E' politica e sono voci. Nessuno ha firmato con il sangue e vale l'arte del poter sempre cambiare idea o smentire. Ma la notizia è troppo ghiotta perché non se ne sprechi qualche riga anche ad ora tarda: Angelo Antonio D'Agostino, neo sindaco di Montefalcione e teoricamente espressione del Partito democratico (le campagne di tesseramento gli costano sempre un occhio della testa) si candida a Presidente della Provincia. Lo sapevano pure le pietre che a tanto aspirava e per questo si era presentato alle comunali, per avere le carte in regola nella piacevole discesa a palazzo Caracciolo. Il patto numero due sarebbe stato siglato nel corso di una tribolatissaima riunione a Montefalcione in questi minuti: ne scriviamo alle 23 e 49.

D'Agostino avrebbe il sostegno di Italia Viva, i cui rappresentanti sul territorio non possono non assecondare la campagna anti dem sostenuta a livello nazionale dal leader Renzi. Per il consigliere Alaia, fin qui fedele alla linea politica dettata dal governatore De Luca, non dev'essere stata una scelta facile. Da presidente della Commissione regionale Sanità, ruolo espressione della maggioranza di palazzo Santa Lucia, lo strappo è di quelli pesanti.

Sembra la camera dei segreti di Harry Potter. Un nascondino pericoloso, fatti di specchi, promesse, tradimenti e qualche coltellata.

Il primo voltafaccia è proprio quello di D'Agostino, che appena qualche giorno fa a Roma (Direzione nazionale del Partito, non alla bocciofila di Valle) aveva siglato il patto d'acciato in nome e per conto del Pd: tutte le anime del partito, vecchie pellacce in verità, riunite intorno a un candidato unico, il sindaco di Montella Rino Rizieri Buonopane.

Un sì a petto gonfio davanti al rampollo di casa De Luca che credeva di aver portato a casa una "pace" non riuscita a due commissari del partito, l'ultimo dei quali nominato in gran fretta dopo lo scandalo del tesserificio farlocco diventato una vergogna nazionale. Presente anche Livio Petitto, che il Pd non aveva voluto candidare nella lista ufficiale del partito alle regionali. 

Insomma, un patto che accontentava tutti. Ma il sindaco Gianluca Festa ci ha messo lo zampino.

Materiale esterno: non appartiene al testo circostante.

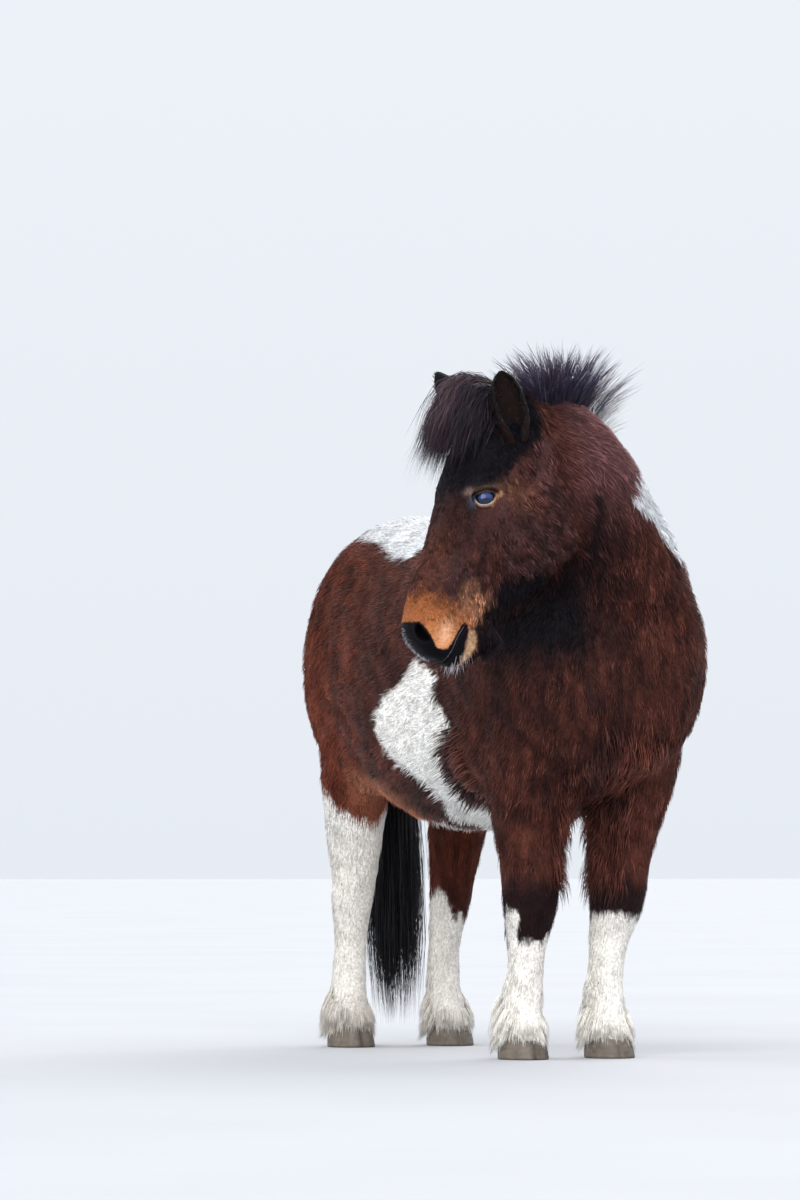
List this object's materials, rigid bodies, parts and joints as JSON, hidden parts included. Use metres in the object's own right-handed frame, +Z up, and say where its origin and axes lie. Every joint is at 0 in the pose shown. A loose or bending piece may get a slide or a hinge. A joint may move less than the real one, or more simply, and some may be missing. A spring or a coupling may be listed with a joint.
{
  "type": "icelandic horse",
  "caption": "Life-size still model of a pinto Icelandic horse in winter coat, standing square with its head turned to its right.",
  "frame": {"origin": "on the floor, under the middle of the horse's box", "axes": "+Z up, -Y the way the body faces, +X the horse's left"},
  "size_m": [0.9076, 1.6992, 1.6887],
  "materials": {
    "brown_coat": "matt winter coat",
    "white_coat": "matt winter coat",
    "black_hair": "coarse hair with a soft sheen",
    "eye": "wet gloss",
    "horn": "worn horn"
  },
  "bodies": {
    "root": {"ear_l": "black_hair", "ear_r": "black_hair", "eye_l": "eye", "eye_r": "eye", "fore_cannon_l": "white_coat", "fore_cannon_r": "white_coat", "fore_hoof_l": "horn", "fore_hoof_r": "horn", "fore_leg_l": "brown_coat", "fore_leg_r": "brown_coat", "head": "brown_coat", "hind_cannon_l": "white_coat", "hind_cannon_r": "white_coat", "hind_hoof_l": "horn", "hind_hoof_r": "horn", "hind_leg_l": "brown_coat", "hind_leg_r": "white_coat", "neck_base": "brown_coat", "neck_top": "brown_coat", "tail": "black_hair", "torso": "brown_coat"}
  },
  "joints": []
}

Forte dei suoi voti pesantissimi ad effetto del complicato meccanismo elettorale per la Provincia: un consigliere fedele della maggioranza di Avellino vale per un intero consiglio comunale di un paesino dell'Irpinia, Festa ha finto di aver dovuto cedere alle insistenze dell'uscente presidente Biancardi, che controlla e schiera, in quesata partita, anche tutto il centro destra.

Insomma, un ingorgo a croce uncinata. Qualcuno lo definirebbe un cetriolo, indigesto a chi, nel Partito democratico, riteneva chiusa la partita per palazzo Caracciolo. Un po' come quello che trasformò Paolo Foti in un incolpevole ortolano e rivelò l'Enze irpino come uno stratega da parrocchia, sbertucciato anche quando ha proposto il sindaco di Solofra al giro successivo.

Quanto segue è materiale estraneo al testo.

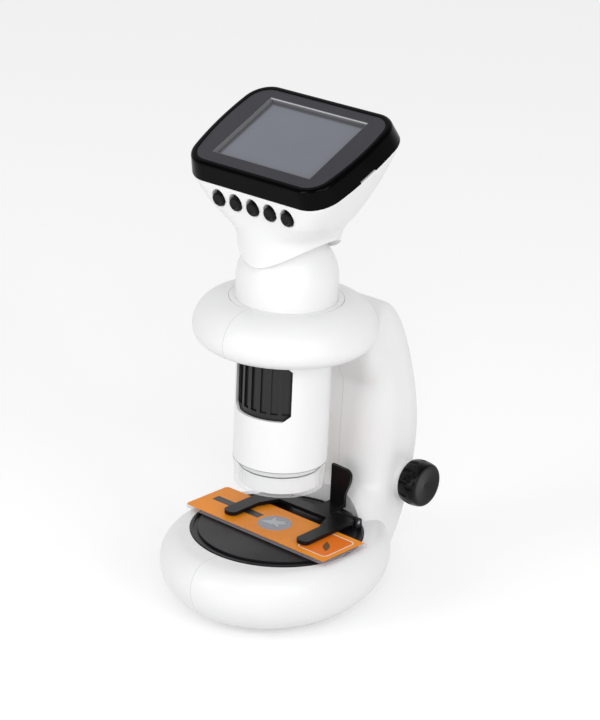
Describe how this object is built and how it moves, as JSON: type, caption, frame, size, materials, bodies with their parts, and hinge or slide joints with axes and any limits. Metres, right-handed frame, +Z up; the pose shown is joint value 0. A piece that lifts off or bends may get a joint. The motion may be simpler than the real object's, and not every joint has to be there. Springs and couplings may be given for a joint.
{
  "type": "lcd digital microscope",
  "caption": "Small digital microscope: a tilted LCD head on a focusing tube in a white C-shaped stand, with a rising black stage, slide clip and specimen slide.",
  "frame": {"origin": "on the table under the optical axis, at the middle of the base pad's face", "axes": "+Z up along the optical axis; -Y towards the person in front; +X towards the stage knob; the arm is at +Y"},
  "size_m": [0.0878, 0.1261, 0.209],
  "materials": {
    "white_plastic": "satin white moulding",
    "black_gloss": "gloss black",
    "black_matte": "matt black",
    "screen_panel": "smooth dark panel",
    "lcd": "unlit screen",
    "frosted_disc": "frosted white",
    "steel": "plain steel",
    "brushed_cap": "turned, dark",
    "clear_plastic": "clear plastic",
    "slide_label": "printed orange film",
    "lens_glass": "polished",
    "circuit_board": "solder mask",
    "lamp_lens": "clear epoxy",
    "battery_wrap": "foil pouch",
    "rubber": "soft foot",
    "button_rubber": "satin silicone"
  },
  "bodies": {
    "stand": {"stand_shell_left": "white_plastic", "stand_shell_right": "white_plastic", "base_plate": "black_matte", "base_pad": "rubber", "ballast": "steel", "shaft_bushes": "black_matte"},
    "ring": {"turn_ring": "white_plastic"},
    "handset": {"barrel_shell": "white_plastic", "neck_shell": "white_plastic", "clear_tip": "clear_plastic", "reflector_cup": "white_plastic", "lamp_board": "circuit_board", "ring_lamps": "lamp_lens", "wheel_retainer": "black_matte", "rod_plate": "black_matte", "guide_rods": "steel", "sensor_board": "circuit_board", "image_sensor": "black_matte"},
    "wheel": {"focus_wheel": "black_matte"},
    "lens_carrier": {"lens_barrel": "black_matte", "objective_lens": "lens_glass"},
    "head": {"head_shell": "white_plastic", "bezel": "black_gloss", "screen_panel": "screen_panel", "lcd_panel": "lcd", "main_board": "circuit_board", "battery": "battery_wrap", "swivel_pivot": "white_plastic"},
    "stage": {"stage_disc": "black_gloss", "stage_carriage": "black_matte", "stage_rack": "black_matte", "stage_window": "frosted_disc", "clip_pins": "steel"},
    "knob": {"knob_grip": "black_matte", "knob_cap": "brushed_cap", "knob_shaft": "steel", "knob_pinion": "black_matte"},
    "clip": {"clip_frame": "black_matte"},
    "specimen_slide": {"slide_plate": "clear_plastic", "slide_label": "slide_label", "slide_window": "clear_plastic"},
    "button_1": {"button_1": "button_rubber"},
    "button_2": {"button_2": "button_rubber"},
    "button_3": {"button_3": "button_rubber"},
    "button_4": {"button_4": "button_rubber"},
    "button_5": {"button_5": "button_rubber"}
  },
  "joints": [
    {"name": "ring_turn", "type": "hinge", "parent": "stand", "child": "ring", "pos_m": [0, 0, 0.12], "axis": [0, 0, 1], "range_deg": [-180, 180]},
    {"name": "handset_lift", "type": "slide", "parent": "ring", "child": "handset", "axis": [0, 0, 1], "range_m": [0, 0.085]},
    {"name": "focus_turn", "type": "hinge", "parent": "handset", "child": "wheel", "pos_m": [0, 0, 0.099], "axis": [0, 0, 1], "range_deg": [-120, 120]},
    {"name": "lens_travel", "type": "slide", "parent": "handset", "child": "lens_carrier", "axis": [0, 0, 1], "range_m": [-0.00402, 0.00402]},
    {"name": "head_swivel", "type": "hinge", "parent": "handset", "child": "head", "pos_m": [-0.00113, -0.00095, 0.1526], "axis": [-0.1012, -0.0852, 0.9912], "range_deg": [-90, 90]},
    {"name": "stage_lift", "type": "slide", "parent": "stand", "child": "stage", "axis": [0, 0, 1], "range_m": [0, 0.01]},
    {"name": "knob_turn", "type": "hinge", "parent": "stand", "child": "knob", "pos_m": [0.03, 0.059, 0.0432], "axis": [1, 0, 0], "range_deg": [-104.3, 0]},
    {"name": "clip_open", "type": "hinge", "parent": "stage", "child": "clip", "pos_m": [0, 0.024, 0.0353], "axis": [-1, 0, 0], "range_deg": [0, 12], "stiffness_Nm_per_rad": 0.06, "springref_deg": -14.32},
    {"name": "slide_pull", "type": "slide", "parent": "stage", "child": "specimen_slide", "axis": [0.9998, -0.0209, 0], "range_m": [0, 0.06]},
    {"name": "press_1", "type": "slide", "parent": "head", "child": "button_1", "axis": [0, 0.9707, 0.2402], "range_m": [0, 0.0007], "stiffness_N_per_m": 1500},
    {"name": "press_2", "type": "slide", "parent": "head", "child": "button_2", "axis": [0, 0.9707, 0.2402], "range_m": [0, 0.0007], "stiffness_N_per_m": 1500},
    {"name": "press_3", "type": "slide", "parent": "head", "child": "button_3", "axis": [0, 0.9707, 0.2402], "range_m": [0, 0.0007], "stiffness_N_per_m": 1500},
    {"name": "press_4", "type": "slide", "parent": "head", "child": "button_4", "axis": [0, 0.9707, 0.2402], "range_m": [0, 0.0007], "stiffness_N_per_m": 1500},
    {"name": "press_5", "type": "slide", "parent": "head", "child": "button_5", "axis": [0, 0.9707, 0.2402], "range_m": [0, 0.0007], "stiffness_N_per_m": 1500}
  ],
  "couplings": [
    {"joint": "lens_travel", "follows": "focus_turn", "m_per_rad": 0.0019099},
    {"joint": "knob_turn", "follows": "stage_lift", "rad_per_m": -181.82}
  ]
}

Cosa accadrà adesso? D'Agostino dovrà farsi due conti e resistere alla reazione, che si prospetta violentissima, da parte delle vecchie pellacce del Pd. Anime logore e svendute più e più volte che di mollare la presa non hanno alcuna intenzione. 

Alaia, Festa, D'Agostino, Biancardi e qualche residuo demitiano avrebbero i numeri per farcela. Altro che redenzione.

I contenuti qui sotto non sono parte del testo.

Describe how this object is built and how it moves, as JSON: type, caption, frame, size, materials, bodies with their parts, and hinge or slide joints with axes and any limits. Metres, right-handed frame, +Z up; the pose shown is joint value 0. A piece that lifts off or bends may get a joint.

Da domani si vedranno vedove inconsolabili cadere svenute. Duri e puri tenere posizione, ma non si sa mai per vero su quale fronte. E ognuno smentirà. E tutti diranno di aver ragione. In politica una sola cosa è vera: chi ha proiettili spara. Dei menestrelli a pagamento ne puoi schierare quanti vuoi. Poi a contare sono sempre gli interessi.